The first brisket I prepared the day it arrived, I cooked it low and slow with plenty of onions, tomatoes and garlic and served it with a hot and spicy barbecue sauce. It wasn’t the prettiest affair but it was delicious. After working our way through that for a week I didn’t feel enough enthusiasm to repeat the meal so soon so I managed to squeeze the other brisket in the freezer, which called for a couple of tubs of ice cream to be promptly removed and eaten, and waited for inspiration to hit.
I have been meaning to write about beef tacos on my blog for a while. We eat them a lot, they always feel like a bit of a treat as they come loaded with all the best things in life, cheese, sour cream and guacamole plus I have an excellent recipe for the cooking spices which I’ve been honing throughout my cooking years. When I decided that I would make tacos again this week I suddenly realised this was exactly what my extra beef brisket had been sent to me to achieve. A smokily spiced extravaganza but still packed with a mountain of onions and peppers just like my normal beef taco recipe. But here, the meat would be melting into the juices and softly scooped into the taco before being loaded with all its accoutrements.

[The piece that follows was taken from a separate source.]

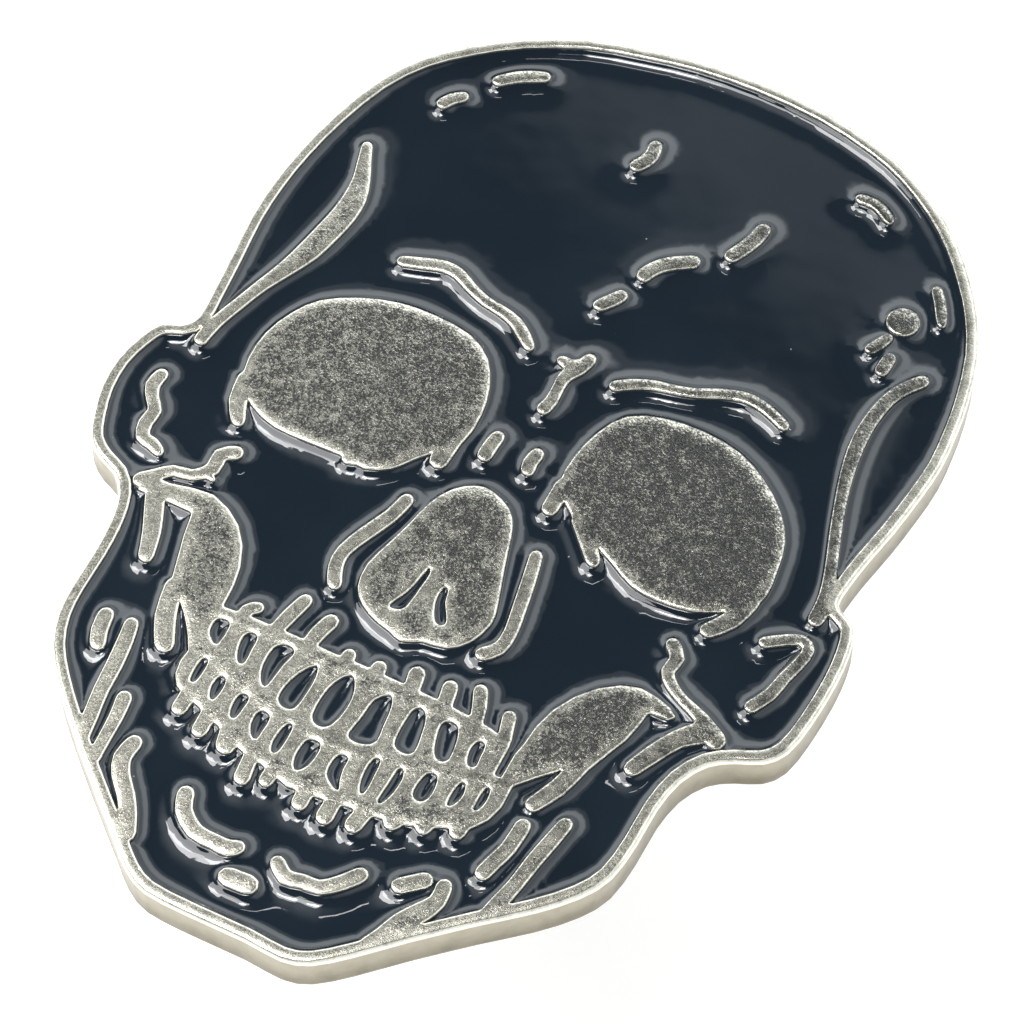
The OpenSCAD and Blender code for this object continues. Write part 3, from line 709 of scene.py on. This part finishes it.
def clutchNickel():
    finish = clutchFinish
    material, place, shader = newMaterial("clutchNickel", {"Metallic": 1.0})
    rubbed = noise(place, finish["scratch"], 2.0, 0.5, (1, 0.08, 0.3))
    across = noise(place, finish["scratch"], 2.0, 0.5, (0.08, 1, 0.3))
    cloud = noise(place, finish["stain"], 3.0, 0.6)
    marks = (rubbed * across).rise(0.28, 0.42)
    stained = cloud.rise(0.45, 0.8) * 0.6 + marks * 0.25
    feed(stained.blend(finish["pale"], finish["dark"]), shader, "Base Color")
    feed(0.16 + marks * 0.16 + cloud.rise(0.4, 0.8) * 0.14, shader, "Roughness")
    bump(marks * 0.002 + cloud * 0.01, shader)
    return material


floorFinish = {
    "pale": shade(0.89, 0.86, 0.84), "dark": shade(0.87, 0.84, 0.82),
    "cloud": 40.0, "lift": 0.3,  # mm, size of the clouding, and the light that lifts the shadows
}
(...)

Needless to say it worked out particularly well, otherwise I wouldn’t be sharing it with you. I used both dried chipotle and chipotle in adobo for the chilli hit, then added sweetly smoked paprika, warming cumin and coriander to round out the spices. I piled sliced onions into the bottom of the casserole dish so that they became a sturdy thicket for the brisket and I added a litre of stock around the meat, as I have paid the price before for not adding enough cooking liquid to my brisket. Over the course of the 7-8 hour braise most of the stock is reduced to an aromatic syrupy gravy, sparky with lime and spices and cushioned with caramelised onions and the sliver of peppers which are added in the last half hour of cooking so they don’t disappear into oblivion.
I have eaten my Chipotle Braised Brisket two meals in a row in soft and warmed corn tacos but this evening I plan on rustling up some spicy coriander rice to accompany my next incarnation of this most delicious of briskets.
Chipotle Braised Brisket
1.5kg beef brisket, unrolled
1 tablespoon cumin seeds, roasted and crushed
1 teaspoon coriander seeds, roasted and crushed
1 tablespoon sweet smoked paprika
1 teaspoon smoked garlic powder
1 litre hot beef stock
1 dried chipotle
1 teaspoon chipotle in adobo
2 tablespoons malt vinegar
juice of 1 lime
1 teaspoon sugar
5 cooking onions, sliced
1 red pepper, de-seeded and sliced thinly
1 green pepper, de-seeded and sliced thinly
1 yellow pepper, de-seeded and sliced thinly
Serve with guacamole, sour cream, grated cheddar cheese, shredded lettuce, spring onions and warmed soft corn tacos
- Take the cumin seeds, coriander seeds, paprika, garlic and seasoning and rub all over the brisket. If you have time you can leave the rub to permeate the meat for up to eight hours.
- Pre-heat the oven to 160°C.
- Soak the dried chipotle in the hot stock for 15 minutes. Take the chipotle out of the stock, then remove stalk and the seeds and chop finely.
- Put the chipotle back into the stock, then add in the chipotle in adobo, malt vinegar, lime juice and sugar and stir well until the sugar has dissolved.
- Take a huge casserole dish and arrange the sliced onions in a heap at the bottom, then place the brisket on top. Pour the stock around the brisket, but not on top of the meat. Place the lid on and
- Cook the brisket for about 7 hours but do check every hour to make sure the meat isn’t going dry.
- After 7 hours, remove the brisket and cut into slices, the knife should melt into the meat.
- Stir the sliced peppers into the oniony chipotle gravy at the bottom of the casserole dish, then add the brisket on top, submerging it into the gravy so it doesn’t go dry.
- Place the lid back on the casserole dish and put back in the oven for about half an hour until the peppers are cooked and the brisket is pretty much falling apart.